Another short dream. I was part of some kind of team. Can’t say it was or wasn’t military but ranks and uniforms weren’t in use. I received a phone call about modifying a car for a mission. The car, a silver 2022 Corvette C8 convertible, belonged to another individual who was more senior in rank. I was to approach him and tell him we were going to use his car, and then make changes to it.

I approached as directed. The guy vaguely reminds me of Paulie “Walnuts” from The Sopranos, played by the late Tony Sirico. I give him the message. He stares at me for about five seconds, grunts hard, then tosses something up against the ceiling where it makes a resounding bang and sticks. As I protest that I’m following instructions, he storms off.

That’s the dream’s essence. Further instructions are received. More mods are needed. I tell ‘Paulie’ that they’re needed and I’m going to do them. His anger increases each time, but he does the same thing in response – throws something against the ceiling. Bang, and cracks. Glares at me. Stalks off. As this plays out, I’m getting angry, too.

But there’s never any cracks on the ceiling the next time it happens. And other than his reaction, I enjoy modifying the car and I’m eager to do the work, and gaining confidence that the team will succeed.

The Kissing & Dancing Dream

I wasn’t the person I am now, and I wasn’t married to the woman with me now. I still knew it was me but didn’t like the same, something known as perspective changed, as they frequently do in my dreams.

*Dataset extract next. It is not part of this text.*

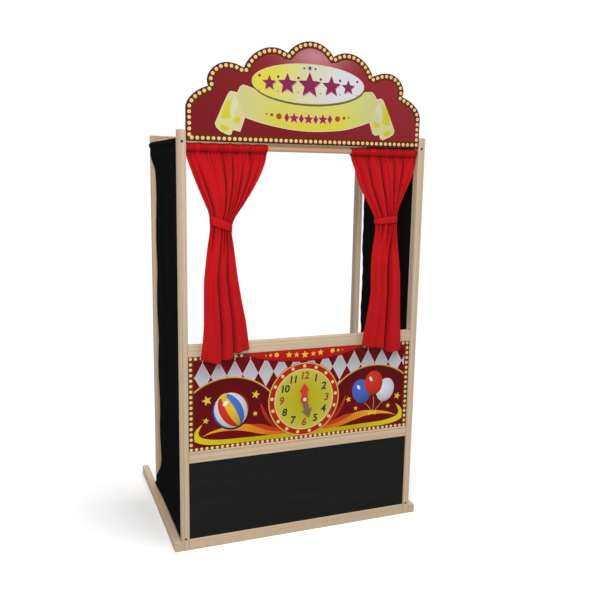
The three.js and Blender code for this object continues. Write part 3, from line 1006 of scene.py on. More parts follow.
def hull(points: Iterable[Point]) -> list[Point]:
    """The convex outline round a few points, anticlockwise.

    Args:
        points: The points.

    Returns:
        The outline's points.
    """
    ordered = sorted(set(points))
    outline: list[Point] = []
    for line in (ordered, ordered[::-1]):
        start = len(outline)
        for point in line:
            while len(outline) - start >= 2:
                (ax, az), (bx, bz) = outline[-2:]
                if (bx - ax) * (point[1] - az) - (bz - az) * (point[0] - ax) > STRAIGHT:
                    break
                outline.pop()
            outline.append(point)
        outline.pop()
    return outline


def band(inner: Outline, outer: Outline, closed: bool = False) -> list[list[Point]]:
    """The small convex faces that join two lines with as many points.

    Args:
        inner: One line.
        outer: The other line.
        closed: Whether they come back to their starts.

    Returns:
        Each face's outline.
    """
    count = len(inner)
    pairs = [(k, (k + 1) % count) for k in range(count if closed else count - 1)]
    corners = ((inner[k], inner[after], outer[after], outer[k]) for k, after in pairs)
    return [outline for outline in map(hull, corners) if len(outline) > 2]


def stroke(path: Outline, width: float, closed: bool = False) -> list[list[Point]]:
    """The faces of a line of a width along a path."""
    right, left = (inset(path, depth, closed) for depth in (-width / 2, width / 2))
    return band(right, left, closed)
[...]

My wife and I were in a room with many others. Double beds lined the walls with the headboards against the walls. Every bed had a couple in it, including my wife and I, fully dressed with shoes on, under bed covers. Around the room were men and women, the men in either dark blue or white shirts, with loose black suits and hats, and the women in beige blouses, something with beige skirts, but sometimes with black skirts. Sometimes, the women wore a white bonnet.

The men and women not in beds were clapping their hands and dancing, thumping their thick-soled shoes against the wooden floor, chanting, “Kiss and dance, kiss and dance, kiss and dance.” Laughter kept interrupting as they focused on specific couples.

In bed with my ‘wife’, I moved close to her, getting face to face. Like most in the room, we were about forty years old, given one or two years either way. She looked white, wan, and tired. I asked, “What do you say? Should we kiss and dance?”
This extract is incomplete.